Dans le livre « L’homme, animal, la fonction symbolique » de Raymond Ruyer, on trouve la proposition : « Toute vision est déjà, au sens large, une pensée, sans quoi elle ne pourrait jamais devenir une pensée au sens précis du mot. Si différentes que soient la vision et la lecture, il n’y aurait pas de lecture proprement dite si la vision n’était déjà pas spontanément une sorte de lecture ».
En tant que artiste plasticienne, vidéaste et photographe qui vit et travaille à Paris je m’intéresse au « work in progress », en complément de la note d’Ezra Pound selon laquelle chaque artiste est toujours au début, étant un Troubadour.
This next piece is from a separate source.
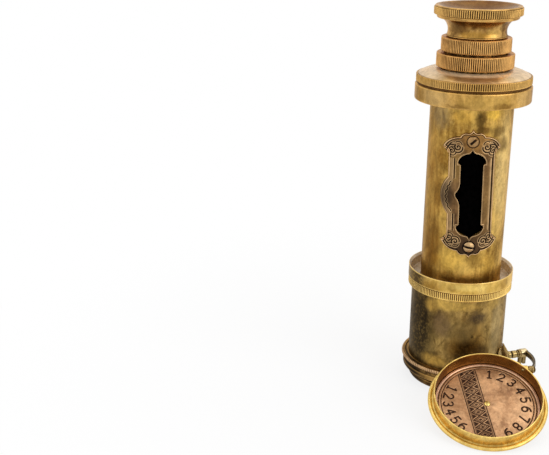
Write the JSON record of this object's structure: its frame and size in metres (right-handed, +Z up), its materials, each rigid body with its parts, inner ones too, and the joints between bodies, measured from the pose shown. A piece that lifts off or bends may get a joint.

Dans mon approche à l’art vidéo, je combine deux sensibilités artistiques différentes. D’un coté je me comporte comme un coloriste, allant au fond du l’art rétinal, comblant le vide de notre perception avec une sensibilité pure. De l’autre, j’explore la présentation visuelle des concepts. La dialectique de ces deux approches aboutit à un processus sans fin de création réciproque, puisque les nouvelles technologies, qui facilitent le versioning, la collaboration et le forgeage, correspondent parfaitement au concept de “travail ouvert” d’Umberto Eco.